Claude Le Bouthillier s'inspire de son histoire


Tout au long de ma lecture de «Caraquet, la grande» de Claude Le Bouthillier, j’ai été ému, touché. Cet écrivain, au cours des ans, n’a cessé de parler de son coin de pays et de son histoire. Une fidélité, doublée d’une lucidité, quant à l’avenir des Acadiens du Nouveau-Brunswick qui nous laisse sans voix.

L’oeuvre de Claude Le Bouthillier oscille entre le roman, le récit et la poésie. «L’Acadien reprend son pays», publié en 1977, a été adapté pour la scène par Laval Goupil.
Une œuvre qu’il présente ici par de courts extraits qui touchent l’histoire, l’amour, l’air et l’eau. Il s’attarde aussi aux fêtes, à la nourriture et aux saisons.
Le tout commence avec l’arrivée de son ancêtre Joseph, vers 1740, qui épouse Angélique, une métisse micmaque. On connaît les luttes pour la survie, la présence menaçante des Anglais, la tragédie de la déportation de 1755 et après, la longue et terrible résistance de ce peuple qui a survécu par entêtement et par miracle.
«Au Ruisseau 1784. La classe de Mathilde avait diminué malgré toutes les énergies qu’elle y avait consacrées.
— Les Robin, se plaignait-elle, découragent tous les efforts des parents qui veulent faire instruire leurs enfants, argumentant que cela ne leur fera pas prendre davantage de morues. Et pour empêcher le développement de l’agriculture, ils achètent les meilleures terres. On n’a pas davantage de droits sur la mer depuis qu’ils tiennent les pêcheurs dans leurs griffes.» (p.74)
Une épopée qu’il rend vivante en explorant le grand territoire de Caraquet qui a la réputation d’être le plus long village du monde avec sa rue principale qui s’étire sur 35 kilomètres. Un lieu où ses ancêtres se sont installés il y a près de 300 ans et où il a vécu son enfance dans la grande maison ancestrale des Le Bouthillier construite en 1836. Son père, après avoir été pêcheur, a été garde-pêche. Il avait comme tâche de déjouer les manœuvres des braconniers. Le romancier en a long à raconter sur les astuces de ces hommes qui tentaient ainsi de nourrir leurs familles.

Combat

Quel courage il a fallu à ces hommes et ces femmes pour survivre et faire respecter leurs droits! L’affaire Louis Mailloux, un jeune Acadien militant pour les écoles françaises, abattu par les militaires anglophones, est un moment fort de cette résistance.
L’écrivain se transforme en historien, en ethnologue aussi où il décrit les différents métiers de la mer et de la terre, la navigation, les fêtes et les repas fabuleux qu’ils tiraient de la mer. Il présente aussi, avec une précision remarquable, certains travaux et les outils utilisés.
Il se sent responsable envers son peuple et est habité par un amour de son coin de pays exemplaire. Cela ne l’empêche pas d’être lucide quant à l’avenir de ces francophones qui s’exilent dans l’Ouest canadien pour travailler. L’Ouest fait vivre l’Est maintenant comme il l’affirme dans une formule heureuse.
«Quand la Péninsule deviendra un tiers monde branché sur la galaxie/ Avec une soucoupe plus grosse que la cabane/ Il ne restera plus de l’Acadie que le folklore et une grande déchirure.» (p.151)
«La survie du peuple acadien, sans véritables pouvoirs de gérer son territoire et sa destinée, m’apparaît précaire. Aucun peuple n’y est arrivé. Pour ne prendre qu’un seul exemple: les Acadiens des États de la Nouvelle-Angleterre, à quelques exceptions près, ont été assimilés. Le système est plus fort que les hommes.» (p.227)

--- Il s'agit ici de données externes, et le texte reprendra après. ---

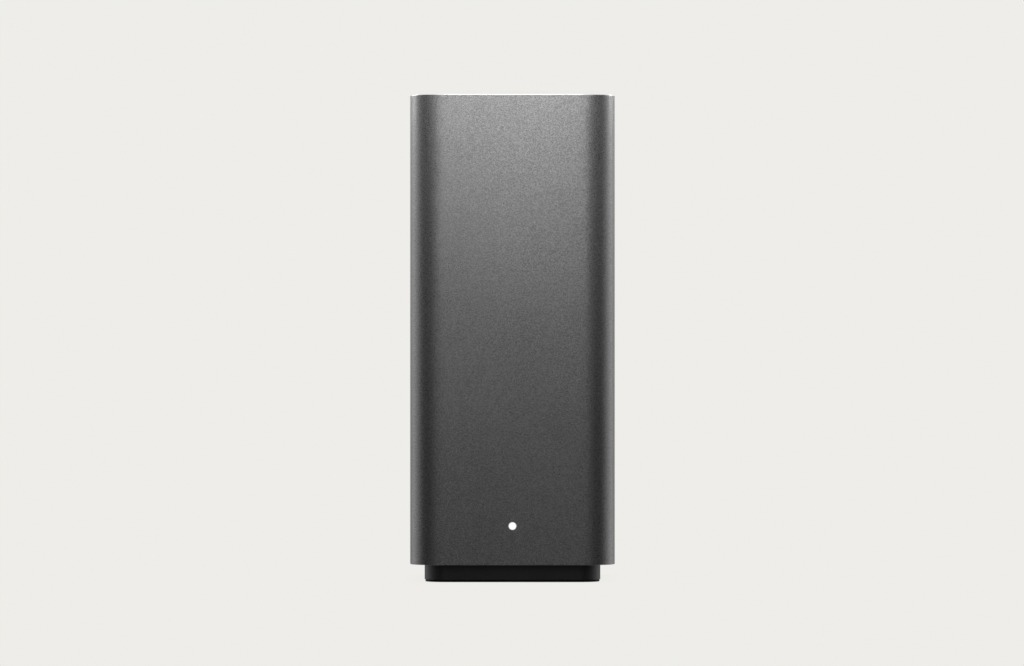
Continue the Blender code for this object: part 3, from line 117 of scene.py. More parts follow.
# Small parts of the board, placed across it and up from the floor
CAN_SPOTS = ((-20 * MM, 27 * MM), (-11 * MM, 27 * MM), (14 * MM, 21 * MM))
CAN_BASE_HALF = 3.3 * MM
CAN_BASE_CORNER = 0.8 * MM
CAN_BASE_HIGH = 1.0 * MM
CAN_TOP = 7.6 * MM
CAN_SCORE_DEEP = 0.25 * MM
MAGNETIC_SPOTS = ((5 * MM, 35.5 * MM), (0 * MM, 20 * MM))
MAGNETIC_HALF = (6.2 * MM, 3.4 * MM)
MAGNETIC_CORNER = 0.4 * MM
MAGNETIC_STANDOFF = 0.3 * MM
MAGNETIC_TOP = 4.6 * MM
SPOT_ROOM = (7 * MM, 5.5 * MM)  # kept free each way round the cans and transformers
PART_EDGE = 2 * MM
PART_MARGIN = 2.5 * MM
PART_ROOM = 1.2 * MM

# Screws
BOARD_HEAD_HEIGHT = 1.3 * MM
CASE_HEAD_HEIGHT = 1.6 * MM
BOARD_THREAD = 0.6 * MM
CASE_THREAD = 0.9 * MM
THREAD_DEPTH = 0.22
SHANK_ROOT = 0.3 * MM  # shank sunk into its head
HEAD_EASE = 0.12 * MM
HEAD_SIDE = 0.45  # share of a head's height where its crown starts
HEAD_CROWN = 0.42
LOBES = 6
LOBE_RADIUS = 0.42
LOBE_WAVE = 0.14

# Stage
REAR_FADE = (0.68, 0.85)
FRONT_GLOW = (-0.99, -0.95)
FLOOR_GAP = 0.2 * MM
SHADE_REACH = 8 * MM
SHADE_SHARE = 0.05
LIGHT_AIM = (0.0, -0.039, 0.15)
NEAR_AT = (0.0, -0.15, 0.3)
MIDDLE_AT = (0.0, -0.42, 0.215)
FAR_AT = (0.0, -0.8, 0.24)
SIDE_AT = (0.25, 0.12, 0.32)
SIDE_SIZE = (0.15, 0.15)
CAMERA_LEFT = 0.00018
CLIP = (0.05, 30.0)


# Outlines and solids


def rounded(half_x, half_y, radius, steps=CORNER_STEPS, middle=(0.0, 0.0)):
    """Points anticlockwise round a rectangle with round corners."""
    points = []
    for turn, (side_x, side_y) in enumerate(((1, 1), (-1, 1), (-1, -1), (1, -1))):
        centre_x = middle[0] + side_x * (half_x - radius)
        centre_y = middle[1] + side_y * (half_y - radius)
        for i in range(steps + 1):
            angle = math.pi / 2 * (turn + i / steps)
            points.append((centre_x + radius * math.cos(angle), centre_y + radius * math.sin(angle)))
    return points


def flowing(half, run, inset=0.0, steps=CORNER_STEPS):
    """Points round a square whose corners bend gently into its sides, drawn in by an inset.

    Along a corner the bend grows and fades as the square of a sine over the run.
    """
    place = Vector((0.0, 0.0))
    bend = []
    fine = 8
    for i in range(steps * fine + 1):
        share = i / (steps * fine)
        turn = math.pi / 2 * (share - math.sin(2 * math.pi * share) / (2 * math.pi))
        along = Vector((-math.sin(turn), math.cos(turn)))
        if i:
            place = place + along * run / (steps * fine)
        if i % fine == 0:
            bend.append(place - Vector((math.cos(turn), math.sin(turn))) * inset)
    reach = place.y
    points = []
    for quarter in range(4):
        turned = Matrix.Rotation(math.pi / 2 * quarter, 2)
        points += [tuple(turned @ (Vector((half, half - reach)) + point)) for point in bend]
    return points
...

L’œuvre de Claude Le Bouthillier est admirable de fidélité, d’amour et de constance. «Le feu du Mauvais Temps», «Les marées du Grand Dérangement» ou «Le borgo de l’Écumeuse» plongent le lecteur dans l’histoire. Il était peut-être aussi nécessaire d’imaginer l’Acadie dans des temps futurs. «Babel ressuscitée» répond à ce désir de survie.
Un conteur né qui possède le sens du détail, invente des personnages attachants.
«Caraquet, la grande» témoigne d’un peuple qui lutte pour sa langue de plus en plus fragilisée. Un exemple pour les Québécois qui n’arrivent pas à se décider quant à leur avenir. La campagne électorale actuelle fourmille de propos désolants face à cette éventualité. L’idée de se donner un pays est rabattue au rang de simple «chicane». Comme si discuter de son avenir était une perte de temps. De quoi envisager des jours sombres au pays du Québec après le 4 septembre.

«Caraquet, la grande» de Claude Le Bouthiliier est paru chez La Grande Marée.